What does it mean to take up your cross? It means to live as Jesus, come hell or high water. Not just individually, mind you, for no-one alone can be Him. But together, as a community, as the Body of Christ, made one in His Spirit. St Paul lays it all out quite nicely. Let love be genuine. Hold fast to the good. Rejoice in hope, be patient in suffering, persevere in prayer. Live peaceably, in harmony, as best we can, renouncing vengeance. Do not return evil for evil but overcome evil with good. That’s a cross we bear together, both our burden and our blessing.

The selfish person’s a slave to sin, and really a slave to the self. There is no tyrant so absolute as our ego, no chains so adamant as pride. Of course, one does not choose evil, in and of itself. The will always wills its own good. What we do is to mistake evil for good. We choose the lesser good, the lesser happiness, over the infinite good, over the joy of the soul. In other words, the things we think will make us happy won’t. They fail us. They crumple beneath the existential weight we place upon them. They’re false gods.

And here’s the thing: False gods aren’t necessarily bad things. Very often, they are very good things that we have misused and abused. Sex, money, food, property, power, even fame and celebrity can all be good things, for they are the gifts of God intended for our good and for our neighbor’s good. Problems arise when we take these things, meant to be means to an end, and make them instead ends in and of themselves. Any good thing, made into a god, becomes a demon.

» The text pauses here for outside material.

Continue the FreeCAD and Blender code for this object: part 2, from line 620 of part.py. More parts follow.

Do not base your happiness on that which you could lose, because you will. Disaster, death, disease, and misfortune come to every man. Just take a look at Jesus! We must not be attached to the things of the world, especially not to the self, to who we think we are. Be in the world, but not of the world. Because when we aren’t attached, we aren’t afraid; which allows us to be truly present, to open ourselves up to joy; trusting that Christ is with us, trusting that God is good; and because God is good nothing good is ever lost in Him.

That’s all faith is, really. It’s just trust. Trust in the faithfulness of God. Then can we see things for what they truly are. We can see that Goodness and Beauty and Truth are eternal.  We can see that love has no limits, no bounds and no depths. We can see that all that really matters, all that’s really real, is the love we share with others, the love we show to others. And this is our salvation, the truth that sets us free! By dying to the self, we rise again immortal.

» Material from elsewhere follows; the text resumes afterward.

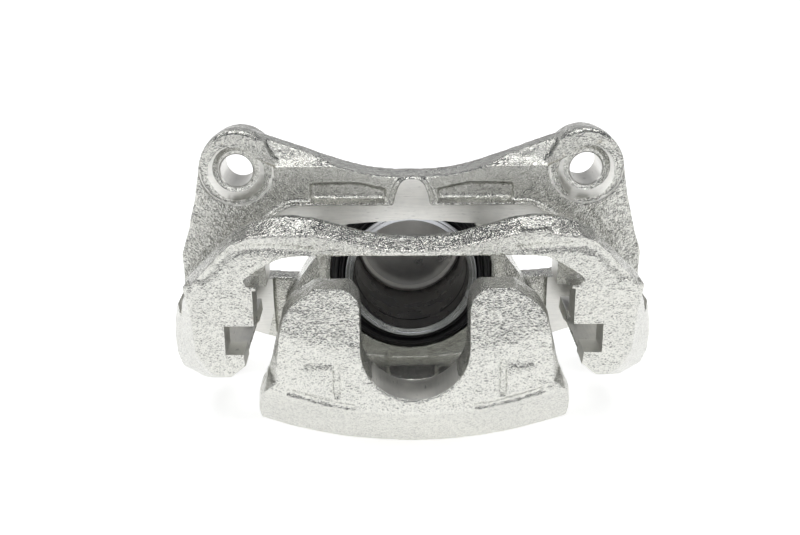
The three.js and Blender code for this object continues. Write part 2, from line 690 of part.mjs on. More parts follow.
const slidingBody = new THREE.Group();
caliper.add(slidingBody);
addMesh('caliper_housing', housingSolid(), ZINC_CASTING, slidingBody);
addMesh('piston', pistonSolid(), MACHINED_STEEL, slidingBody);
addMesh('piston_seal', pistonSealSolid(), BLACK_RUBBER, slidingBody);
addMesh('piston_dust_boot', pistonDustBootSolid(), BLACK_RUBBER, slidingBody);
for (const [label, side] of [['left', -1], ['right', 1]]) {
  addMesh(`guide_pin_${label}`, guidePinSolid(side), PLATED_STEEL, slidingBody);
  addMesh(`guide_pin_boot_${label}`, guidePinBootSolid(side), BLACK_RUBBER, slidingBody);
  addMesh(`guide_pin_bolt_${label}`, guidePinBoltSolid(side), PLATED_STEEL, slidingBody);
}
addMesh('guide_pin_bushing', guidePinBushingSolid(), RED_RUBBER, slidingBody);
addMesh('bleeder_screw', bleederScrewSolid(), PLATED_STEEL, slidingBody);
addMesh('bleeder_cap', bleederCapSolid(), BLACK_RUBBER, slidingBody);
addMesh('inlet_plug', inletPlugSolid(), RED_PLASTIC, slidingBody);

// Origin at the middle of the underside: the bridge is the lowest part, and the fingers' pads and
// the inlet plug are the two ends.
const frontEnd = FINGER.outer - FINGER.padProud;
caliper.position.set(0, -(frontEnd + INLET.plugEnd) / 2, BRIDGE.outer - DISC.axleZ);

export default caliper;
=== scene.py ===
import json
import math

import bmesh
import bpy
import numpy as np
from mathutils import Matrix, Vector, noise


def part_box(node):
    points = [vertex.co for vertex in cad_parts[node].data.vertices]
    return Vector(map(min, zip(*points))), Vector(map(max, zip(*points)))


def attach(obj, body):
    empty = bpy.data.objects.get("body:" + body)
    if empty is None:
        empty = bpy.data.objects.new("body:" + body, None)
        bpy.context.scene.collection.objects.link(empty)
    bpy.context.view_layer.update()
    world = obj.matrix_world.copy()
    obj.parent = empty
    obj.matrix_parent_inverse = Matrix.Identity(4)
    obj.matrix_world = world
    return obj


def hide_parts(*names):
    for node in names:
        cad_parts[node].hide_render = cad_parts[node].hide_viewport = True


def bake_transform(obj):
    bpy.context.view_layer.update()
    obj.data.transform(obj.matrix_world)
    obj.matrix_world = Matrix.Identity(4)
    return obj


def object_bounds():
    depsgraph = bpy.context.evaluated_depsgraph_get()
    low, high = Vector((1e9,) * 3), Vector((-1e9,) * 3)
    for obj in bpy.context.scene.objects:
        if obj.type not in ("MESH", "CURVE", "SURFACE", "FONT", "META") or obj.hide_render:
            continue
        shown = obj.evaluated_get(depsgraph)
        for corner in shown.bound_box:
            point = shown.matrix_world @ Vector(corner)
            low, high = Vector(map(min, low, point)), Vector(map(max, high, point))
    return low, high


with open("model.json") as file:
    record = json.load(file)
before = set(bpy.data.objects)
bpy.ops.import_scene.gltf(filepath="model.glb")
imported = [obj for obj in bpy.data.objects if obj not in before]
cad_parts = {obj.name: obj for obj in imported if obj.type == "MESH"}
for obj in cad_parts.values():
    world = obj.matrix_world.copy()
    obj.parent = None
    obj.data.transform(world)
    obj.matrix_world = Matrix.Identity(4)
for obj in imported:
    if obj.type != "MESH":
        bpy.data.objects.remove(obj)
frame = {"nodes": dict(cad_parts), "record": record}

CAD_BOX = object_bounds()

# ------------------------------------------------------------------ places and sizes
# Every length below is in millimetres from the centre of the piston's open end, as X across, Y inboard
# and Z up. mm() turns such a place into the frame's own metres.
MM = 0.001
PISTON_LOW, PISTON_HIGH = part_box("piston")
PISTON_FACE = Vector((
    (PISTON_LOW.x + PISTON_HIGH.x) / 2, PISTON_LOW.y, (PISTON_LOW.z + PISTON_HIGH.z) / 2,
))
PISTON_RADIUS = (PISTON_HIGH.x - PISTON_LOW.x) / 2 / MM
PISTON_LENGTH = (PISTON_HIGH.y - PISTON_LOW.y) / MM

# How castings are made: the remesh's cells, two points that count as one, how many times edges are
# relaxed, and the layers of unevenness as (wave length, height).
VOXEL = 0.6
SAME_POINT = 0.004
CAST_PASSES = 2
CAST_LAYERS = ((7, 0.16), (2.6, 0.12))

# Facets around the disc's room, large and small round pieces, and groove cutters.
DISC_TURNS = 400
FINE_TURNS = 192
SMALL_TURNS = 96
GROOVE_TURNS = 24

# The angle in degrees past which an edge looks sharp.
CAST_SHARP = 32
TURNED_SHARP = 40


def mm(x, y, z):
    """A place in metres, from one in millimetres."""
    return PISTON_FACE + Vector((x, y, z)) * MM


def mount(name):
    """A mount's place in millimetres from the piston's open end."""
    found = next(m for m in frame["record"]["mounts"] if m["name"] == name)
    return (Vector(found["pos_m"]) - PISTON_FACE) / MM


def span(node):
    """A node's box in millimetres from the piston's open end."""
    low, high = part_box(node)
    return (low - PISTON_FACE) / MM, (high - PISTON_FACE) / MM


PIN_LOW, PIN_HIGH = span("guide_pin_right")
PIN_X = (PIN_LOW.x + PIN_HIGH.x) / 2
PIN_Z = (PIN_LOW.z + PIN_HIGH.z) / 2


# ------------------------------------------------------------------ meshes
def add_object(name, vertices, faces, material):
    mesh = bpy.data.meshes.new(name)
    mesh.from_pydata([tuple(v) for v in vertices], [], faces)
    mesh.update()
    piece = bpy.data.objects.new(name, mesh)
    bpy.context.scene.collection.objects.link(piece)
    mesh.materials.append(material)
    return piece


def outward(piece):
    """Turns all of a closed piece's faces to point out of it."""
    shape = bmesh.new()
    shape.from_mesh(piece.data)
    bmesh.ops.recalc_face_normals(shape, faces=shape.faces[:])
    shape.to_mesh(piece.data)
    shape.free()
    return piece


def shade(piece, degrees):
    """Smooth shading, except across edges that bend by more than that angle."""
    piece.data.shade_smooth()
    piece.data.set_sharp_from_angle(angle=math.radians(degrees))
    return piece


def prism(outline, front, back, material):
    """A flat outline in X and Z, extruded along Y."""
    count = len(outline)
    vertices = [mm(x, y, z) for y in (front, back) for x, z in outline]
    sides = [(i, (i + 1) % count, (i + 1) % count + count, i + count) for i in range(count)]
    faces = [tuple(range(count)), tuple(range(2 * count - 1, count - 1, -1)), *sides]
    return outward(add_object("tool", vertices, faces, material))


def block(x0, x1, y0, y1, z0, z1, material):
    """A box between two places along each axis."""
    return prism([(x0, z0), (x1, z0), (x1, z1), (x0, z1)], y0, y1, material)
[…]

The problem in part is that we think to be selfish is to be an individual. But it’s not. Selfish people are all so terribly, dreadfully the same: reaching, grasping, clutching, gasping. Only the selfless person seems to have a personality. Only in putting others first do we become who we truly are. And that of course is Jesus. Jesus is the human whom we all were meant to be. In Him we are each unique. In Him we are each a saint. Only then are we fully human, made fully one with God.

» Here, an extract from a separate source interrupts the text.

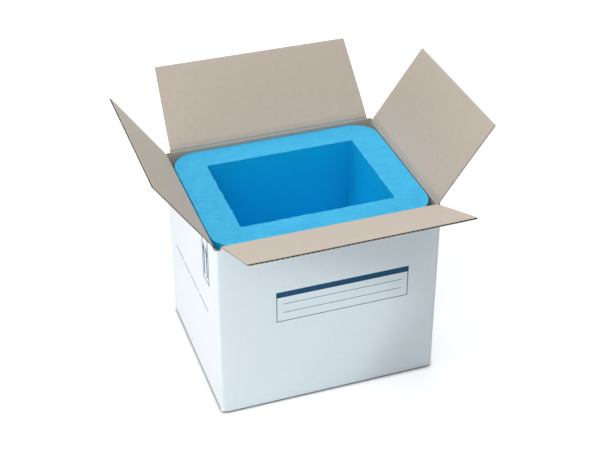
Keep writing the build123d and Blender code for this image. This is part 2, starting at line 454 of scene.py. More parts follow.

For those who want to save their life will lose it, and those who lose their life for my sake will find it. For what will it profit them if they gain the whole world but forfeit their life? … Truly I tell you, there are some standing here who will not taste death before they see the Son of Man coming in his kingdom.

You have seen Him here, dear Christians, that the world may now see Him in you.

In the Name of the Father and of the +Son and of the Holy Spirit. Amen.